Pour le Maire de la commune rurale de Gorouol M. Allassane Zebio, la situation géographique et la spécificité de sa commune nécessite des réflexions très poussées pour protéger les populations.«Notre commune est limitée à l’ouest par le Burkina Faso, à travers les communes de Markoye et Malanfoutou. Au nord par la République du Mali, notamment la commune de Tecite, des foyers de tension et d’intervention des groupes armées non étatiques. Une zone très mouvementée. Ce qui fait que Gorouol est la commune la plus touchée. Le besoin le plus urgent pour nous c’est le retour de la paix et de la sécurité. Vous avez vu notre route, ça fait plusieurs mois qu’on n’ose même pas venir ici. Lors de la cérémonie de réinstallation des populations, le ministre a annoncé une quantité importante d’appui de l’Etat. Mais déjà, il y a des bonnes volontés et des ONG qui se manifestent» a salué le maire de la commune rurale de Gorouol.

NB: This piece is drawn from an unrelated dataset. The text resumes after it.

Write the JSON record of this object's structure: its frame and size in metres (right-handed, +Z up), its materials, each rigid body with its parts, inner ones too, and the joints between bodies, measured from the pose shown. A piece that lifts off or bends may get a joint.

Deux semaines auparavant (avant le 10 février), tout celui qui vient dans ces localités sera très triste. «Aujourd’hui, avec le dispositif sécuritaire actuel, on est rassuré. Et vraiment beaucoup de choses restent à faire. Notre commune est très vaste. Elle couvre 4650km2 avec une population estimée à 60.000 âmes en 2014. Aujourd’hui peut être la population est au-delà de 80.000 âmes. Nos problèmes sont multiples, même si par ailleurs, on sait que l’Etat ne peut les résoudre séance tenante. Nous avons 92 établissements scolaires. A l’heure où je vous parle toutes ces écoles sont fermées. Nous avons 11.904 élèves dont plus de 50% sont des filles. Je pense qu’il y a de la matière à réfléchir.Il y a encore des efforts à fournir», explique le maire de Gorouol.

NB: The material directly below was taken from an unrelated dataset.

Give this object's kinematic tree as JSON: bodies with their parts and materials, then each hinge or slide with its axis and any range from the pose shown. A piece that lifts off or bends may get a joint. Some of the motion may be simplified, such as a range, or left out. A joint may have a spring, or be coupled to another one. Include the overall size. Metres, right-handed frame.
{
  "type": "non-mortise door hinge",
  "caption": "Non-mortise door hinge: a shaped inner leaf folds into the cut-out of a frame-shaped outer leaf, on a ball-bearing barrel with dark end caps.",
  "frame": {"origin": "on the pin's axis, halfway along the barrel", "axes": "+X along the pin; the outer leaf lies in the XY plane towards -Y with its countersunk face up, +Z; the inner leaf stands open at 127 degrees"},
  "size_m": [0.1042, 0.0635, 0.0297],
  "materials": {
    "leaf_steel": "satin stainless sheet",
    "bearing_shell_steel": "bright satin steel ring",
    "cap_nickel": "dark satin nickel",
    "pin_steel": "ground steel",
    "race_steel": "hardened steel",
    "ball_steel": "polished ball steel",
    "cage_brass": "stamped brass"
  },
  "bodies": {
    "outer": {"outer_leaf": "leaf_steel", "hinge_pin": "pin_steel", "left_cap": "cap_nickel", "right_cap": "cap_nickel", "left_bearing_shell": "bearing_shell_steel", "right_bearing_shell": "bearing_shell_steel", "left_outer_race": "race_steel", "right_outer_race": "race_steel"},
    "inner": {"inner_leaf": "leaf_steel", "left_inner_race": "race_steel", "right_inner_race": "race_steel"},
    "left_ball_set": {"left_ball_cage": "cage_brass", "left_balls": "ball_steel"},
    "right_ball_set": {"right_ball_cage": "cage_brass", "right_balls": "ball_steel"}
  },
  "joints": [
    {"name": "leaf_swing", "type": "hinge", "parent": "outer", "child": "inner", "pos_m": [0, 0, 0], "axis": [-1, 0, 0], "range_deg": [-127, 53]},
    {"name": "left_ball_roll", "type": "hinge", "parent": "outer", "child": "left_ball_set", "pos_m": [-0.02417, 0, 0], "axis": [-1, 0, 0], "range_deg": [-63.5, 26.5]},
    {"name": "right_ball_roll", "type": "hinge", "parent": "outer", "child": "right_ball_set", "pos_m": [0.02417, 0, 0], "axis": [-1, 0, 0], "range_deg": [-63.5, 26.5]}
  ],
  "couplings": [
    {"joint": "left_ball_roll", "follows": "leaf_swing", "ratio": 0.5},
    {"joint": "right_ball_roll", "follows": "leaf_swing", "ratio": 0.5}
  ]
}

Pour le directeur de l’école primaire de Tégué, il est très difficile de trouver les mots justes pour décrire les dégâts et le désordre que cette insécurité a causé pour les communautés. En effet, il plaide pour un retour à une vie normale. «Nous avons soumis des doléances aux autorités. Nous avons des difficultés pour avoir de l’eau pour les personnes et les animaux. Il y a le domaine crucial de l’éducation, ça fait maintenant plus de deux ans que les enfants ne vont plus à l’école à cause de l’insécurité. Les autres préoccupations majeures sont notamment l’électrification de nos villages et la réparation des réseaux de télécommunication. En effet, même si nous voulons communiquer avec nos parents qui sont ailleurs ou bien pour informer les autorités locales sur certains mouvements suspects cela n’est pas possible» explique le directeur de l’école primaire de Tégué.

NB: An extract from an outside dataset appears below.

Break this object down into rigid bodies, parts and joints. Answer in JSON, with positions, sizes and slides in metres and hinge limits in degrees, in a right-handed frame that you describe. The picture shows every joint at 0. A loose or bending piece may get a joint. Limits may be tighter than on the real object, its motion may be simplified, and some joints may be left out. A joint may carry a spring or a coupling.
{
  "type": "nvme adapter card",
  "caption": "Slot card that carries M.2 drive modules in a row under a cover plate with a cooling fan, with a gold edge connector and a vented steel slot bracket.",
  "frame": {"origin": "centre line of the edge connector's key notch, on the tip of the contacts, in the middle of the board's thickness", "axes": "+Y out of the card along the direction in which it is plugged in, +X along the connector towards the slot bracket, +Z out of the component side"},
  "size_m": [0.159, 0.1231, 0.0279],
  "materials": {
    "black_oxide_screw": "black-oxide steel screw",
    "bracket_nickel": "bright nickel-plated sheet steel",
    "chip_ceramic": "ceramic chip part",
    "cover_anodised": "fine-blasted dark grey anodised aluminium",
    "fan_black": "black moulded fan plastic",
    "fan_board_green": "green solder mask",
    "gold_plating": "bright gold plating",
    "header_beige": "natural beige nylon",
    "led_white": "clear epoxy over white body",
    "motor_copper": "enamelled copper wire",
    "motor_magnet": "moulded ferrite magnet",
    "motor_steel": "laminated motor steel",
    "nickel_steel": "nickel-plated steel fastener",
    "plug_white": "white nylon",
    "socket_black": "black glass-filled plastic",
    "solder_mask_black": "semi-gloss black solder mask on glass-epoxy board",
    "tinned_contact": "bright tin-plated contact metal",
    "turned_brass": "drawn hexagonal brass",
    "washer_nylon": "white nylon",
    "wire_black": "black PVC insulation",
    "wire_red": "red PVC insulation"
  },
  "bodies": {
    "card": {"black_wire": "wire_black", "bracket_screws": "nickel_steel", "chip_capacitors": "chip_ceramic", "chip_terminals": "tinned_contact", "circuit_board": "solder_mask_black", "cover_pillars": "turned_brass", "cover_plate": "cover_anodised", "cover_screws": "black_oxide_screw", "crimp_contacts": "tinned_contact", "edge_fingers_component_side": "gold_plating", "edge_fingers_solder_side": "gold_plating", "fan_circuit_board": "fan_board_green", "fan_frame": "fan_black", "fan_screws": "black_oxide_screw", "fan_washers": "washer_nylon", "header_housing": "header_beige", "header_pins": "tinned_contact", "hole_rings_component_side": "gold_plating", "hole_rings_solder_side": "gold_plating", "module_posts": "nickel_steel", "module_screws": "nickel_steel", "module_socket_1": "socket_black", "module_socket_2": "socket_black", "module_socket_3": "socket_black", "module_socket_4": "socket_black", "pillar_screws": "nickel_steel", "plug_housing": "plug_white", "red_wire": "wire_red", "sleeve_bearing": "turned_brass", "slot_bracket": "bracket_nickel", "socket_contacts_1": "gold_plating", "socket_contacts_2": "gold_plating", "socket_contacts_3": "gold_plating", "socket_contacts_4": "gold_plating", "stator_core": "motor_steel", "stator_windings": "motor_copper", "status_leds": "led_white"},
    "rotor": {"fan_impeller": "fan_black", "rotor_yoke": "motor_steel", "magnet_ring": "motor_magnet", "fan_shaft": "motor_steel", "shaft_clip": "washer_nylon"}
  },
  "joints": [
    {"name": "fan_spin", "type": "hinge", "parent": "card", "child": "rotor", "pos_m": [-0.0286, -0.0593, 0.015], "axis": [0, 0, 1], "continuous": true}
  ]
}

M. Halidou Abdou, habitant de Tégué salue les efforts des autorités dans cette guerre contre les forces du mal.«Nous remercions les autorités nigériennes qui font de leur mieux. Quand nous avons quitté Tégué pour nous réfugier à Bankilaré, le préfet nous a accueillis dans la dignité. Il a agi en tant qu’autorité et a mis tout ce qu’il faut à notre disposition. Et nous en sommes très reconnaissants. Que Dieu protège notre pays et nos FDS. Depuis qu’on nous a ramenés, nous avons les FDS partout dans la zone. On estime qu’avec la présence de nos militaires aucune force du mal ne peut nous atteindre. Il y a quelques mois, tout celui qui a visité cette zone a pleuré. Même si tu n’es pas de la zone tu seras très triste.Dieu seul sait comment on a fait pour surmonter ces épreuves. Aujourd’hui vraiment Dieu merci. Et nous demandons encore à l’Etat de redoubler d’efforts» exhorte-t-il.
Depuis le retour des populations, le dispositif sécuritaire habituel a été renforcé.Et une chaine de solidarité s’est développée à travers un comité de soutien aux populations de Tègué. Ce comité est composé des ressortissants du canton de Goro, la diaspora, etc. Une situation qui réconforte plus d’un. Mme Hassana Souley la trentaine révolue fait partie des déplacés qui ont été ramenés à Tégué. Elle se souvient encore des menaces des terroristes avant de se réfugier. «Nous sommes dans une situation très difficile. Il n’y a pas de vie sans sécurité. Avec ceux-là vraiment, c’est difficile. On ne comprend même pas ce qu’ils veulent. Avant ils ne se cachent même pas pour venir ici. On les voit tous les jours», a-t-elle témoigné.